### What this task involves
Copy out all the entries word for word.

### Source material
[start]
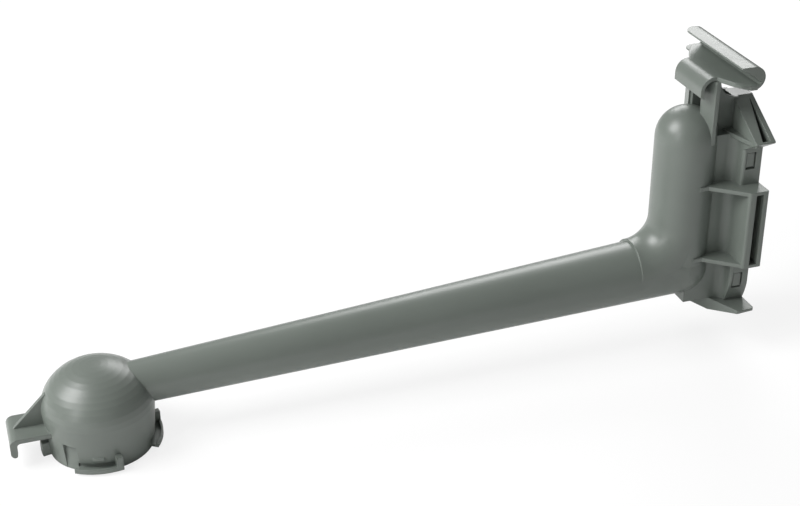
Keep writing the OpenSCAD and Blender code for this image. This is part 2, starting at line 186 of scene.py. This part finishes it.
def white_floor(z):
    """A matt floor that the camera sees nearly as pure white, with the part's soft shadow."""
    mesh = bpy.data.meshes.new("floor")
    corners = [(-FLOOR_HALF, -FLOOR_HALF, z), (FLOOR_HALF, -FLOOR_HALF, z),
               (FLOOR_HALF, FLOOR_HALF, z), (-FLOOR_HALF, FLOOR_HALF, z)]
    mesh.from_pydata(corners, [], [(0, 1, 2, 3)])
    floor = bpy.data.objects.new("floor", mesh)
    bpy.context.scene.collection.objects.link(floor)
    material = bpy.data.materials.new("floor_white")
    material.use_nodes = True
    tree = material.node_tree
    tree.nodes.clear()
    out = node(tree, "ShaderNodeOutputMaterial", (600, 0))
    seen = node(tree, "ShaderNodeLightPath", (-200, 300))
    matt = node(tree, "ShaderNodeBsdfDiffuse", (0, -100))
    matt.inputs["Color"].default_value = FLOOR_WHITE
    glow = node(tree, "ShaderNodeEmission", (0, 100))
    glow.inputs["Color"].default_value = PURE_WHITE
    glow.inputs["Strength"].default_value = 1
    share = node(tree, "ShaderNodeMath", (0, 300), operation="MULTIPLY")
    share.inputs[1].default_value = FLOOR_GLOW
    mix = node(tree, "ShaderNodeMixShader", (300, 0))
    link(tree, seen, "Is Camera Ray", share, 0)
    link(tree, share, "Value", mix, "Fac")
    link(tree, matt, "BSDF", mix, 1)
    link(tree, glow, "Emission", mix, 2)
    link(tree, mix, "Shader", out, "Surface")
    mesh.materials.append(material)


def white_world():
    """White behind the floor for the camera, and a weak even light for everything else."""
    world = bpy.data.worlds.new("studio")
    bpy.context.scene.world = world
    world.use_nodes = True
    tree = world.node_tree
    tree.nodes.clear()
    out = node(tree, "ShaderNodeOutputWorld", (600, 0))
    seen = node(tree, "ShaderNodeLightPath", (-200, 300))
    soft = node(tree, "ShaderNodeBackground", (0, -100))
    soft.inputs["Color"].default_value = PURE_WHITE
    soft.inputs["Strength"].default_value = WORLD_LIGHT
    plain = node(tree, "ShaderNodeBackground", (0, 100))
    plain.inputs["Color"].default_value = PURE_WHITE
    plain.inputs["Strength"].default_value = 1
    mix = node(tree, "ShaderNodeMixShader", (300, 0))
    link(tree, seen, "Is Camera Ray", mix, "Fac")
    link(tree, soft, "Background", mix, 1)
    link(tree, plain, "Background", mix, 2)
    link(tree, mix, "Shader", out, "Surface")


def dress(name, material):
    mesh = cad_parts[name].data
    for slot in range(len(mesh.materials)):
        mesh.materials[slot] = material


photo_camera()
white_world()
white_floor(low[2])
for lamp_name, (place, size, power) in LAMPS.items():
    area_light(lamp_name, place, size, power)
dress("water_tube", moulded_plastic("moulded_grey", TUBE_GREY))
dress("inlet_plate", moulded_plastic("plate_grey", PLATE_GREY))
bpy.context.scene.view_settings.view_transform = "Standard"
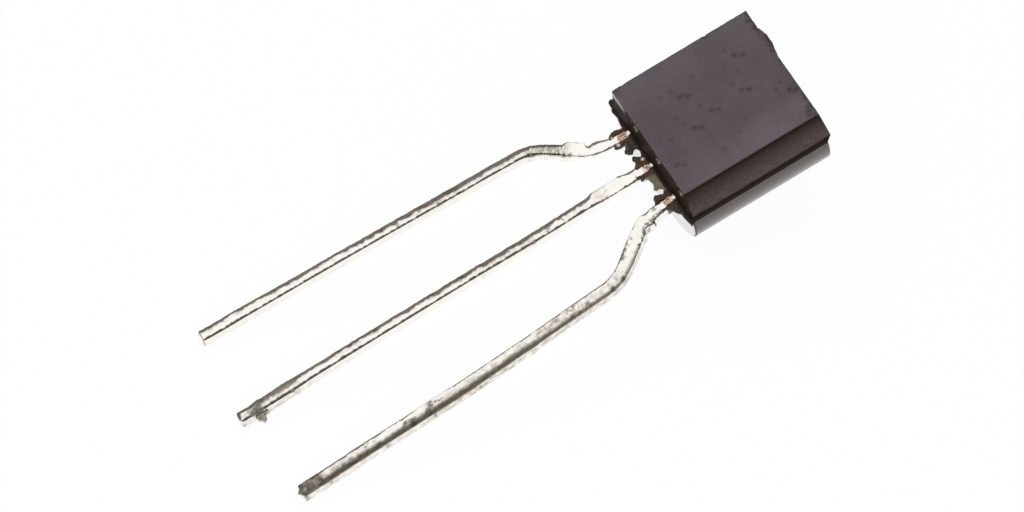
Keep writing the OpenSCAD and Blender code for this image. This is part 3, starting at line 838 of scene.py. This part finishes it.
[end]
### Solution to this problem
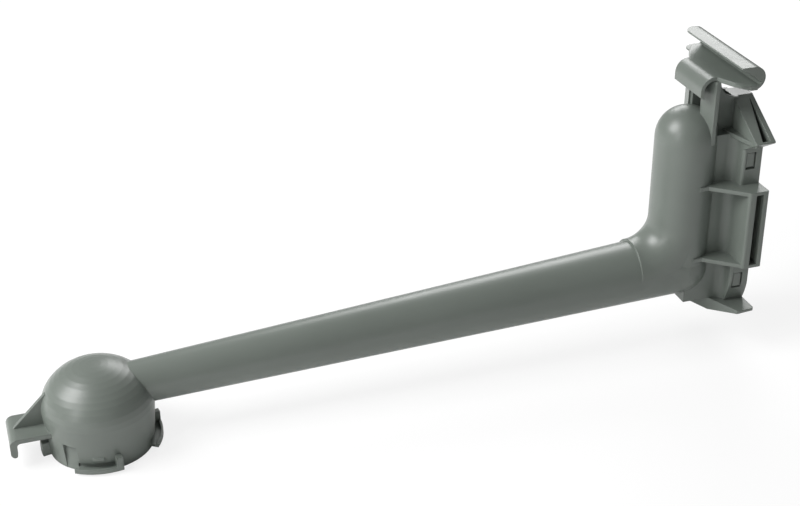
Keep writing the OpenSCAD and Blender code for this image. This is part 2, starting at line 186 of scene.py. This part finishes it.
def white_floor(z):
    """A matt floor that the camera sees nearly as pure white, with the part's soft shadow."""
    mesh = bpy.data.meshes.new("floor")
    corners = [(-FLOOR_HALF, -FLOOR_HALF, z), (FLOOR_HALF, -FLOOR_HALF, z),
               (FLOOR_HALF, FLOOR_HALF, z), (-FLOOR_HALF, FLOOR_HALF, z)]
    mesh.from_pydata(corners, [], [(0, 1, 2, 3)])
    floor = bpy.data.objects.new("floor", mesh)
    bpy.context.scene.collection.objects.link(floor)
    material = bpy.data.materials.new("floor_white")
    material.use_nodes = True
    tree = material.node_tree
    tree.nodes.clear()
    out = node(tree, "ShaderNodeOutputMaterial", (600, 0))
    seen = node(tree, "ShaderNodeLightPath", (-200, 300))
    matt = node(tree, "ShaderNodeBsdfDiffuse", (0, -100))
    matt.inputs["Color"].default_value = FLOOR_WHITE
    glow = node(tree, "ShaderNodeEmission", (0, 100))
    glow.inputs["Color"].default_value = PURE_WHITE
    glow.inputs["Strength"].default_value = 1
    share = node(tree, "ShaderNodeMath", (0, 300), operation="MULTIPLY")
    share.inputs[1].default_value = FLOOR_GLOW
    mix = node(tree, "ShaderNodeMixShader", (300, 0))
    link(tree, seen, "Is Camera Ray", share, 0)
    link(tree, share, "Value", mix, "Fac")
    link(tree, matt, "BSDF", mix, 1)
    link(tree, glow, "Emission", mix, 2)
    link(tree, mix, "Shader", out, "Surface")
    mesh.materials.append(material)


def white_world():
    """White behind the floor for the camera, and a weak even light for everything else."""
    world = bpy.data.worlds.new("studio")
    bpy.context.scene.world = world
    world.use_nodes = True
    tree = world.node_tree
    tree.nodes.clear()
    out = node(tree, "ShaderNodeOutputWorld", (600, 0))
    seen = node(tree, "ShaderNodeLightPath", (-200, 300))
    soft = node(tree, "ShaderNodeBackground", (0, -100))
    soft.inputs["Color"].default_value = PURE_WHITE
    soft.inputs["Strength"].default_value = WORLD_LIGHT
    plain = node(tree, "ShaderNodeBackground", (0, 100))
    plain.inputs["Color"].default_value = PURE_WHITE
    plain.inputs["Strength"].default_value = 1
    mix = node(tree, "ShaderNodeMixShader", (300, 0))
    link(tree, seen, "Is Camera Ray", mix, "Fac")
    link(tree, soft, "Background", mix, 1)
    link(tree, plain, "Background", mix, 2)
    link(tree, mix, "Shader", out, "Surface")


def dress(name, material):
    mesh = cad_parts[name].data
    for slot in range(len(mesh.materials)):
        mesh.materials[slot] = material


photo_camera()
white_world()
white_floor(low[2])
for lamp_name, (place, size, power) in LAMPS.items():
    area_light(lamp_name, place, size, power)
dress("water_tube", moulded_plastic("moulded_grey", TUBE_GREY))
dress("inlet_plate", moulded_plastic("plate_grey", PLATE_GREY))
bpy.context.scene.view_settings.view_transform = "Standard"
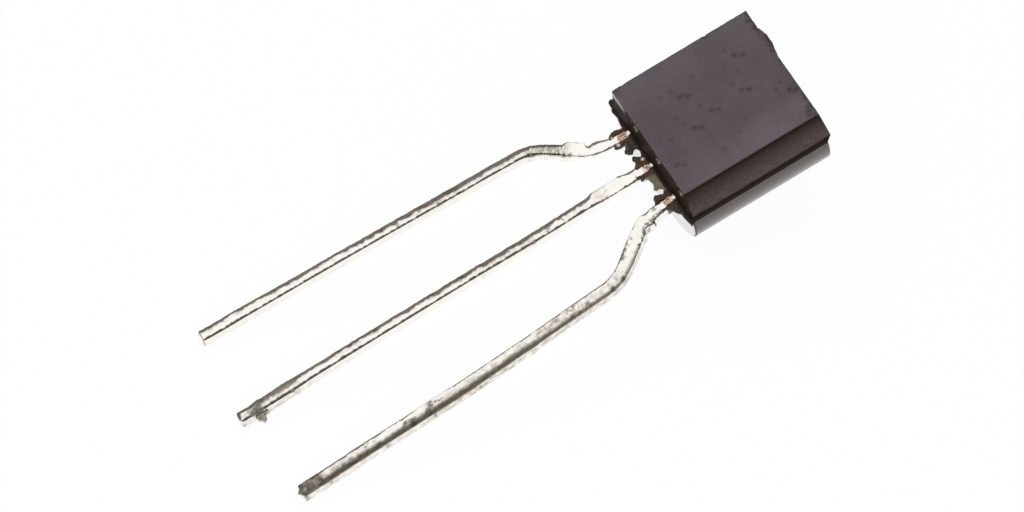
Keep writing the OpenSCAD and Blender code for this image. This is part 3, starting at line 838 of scene.py. This part finishes it.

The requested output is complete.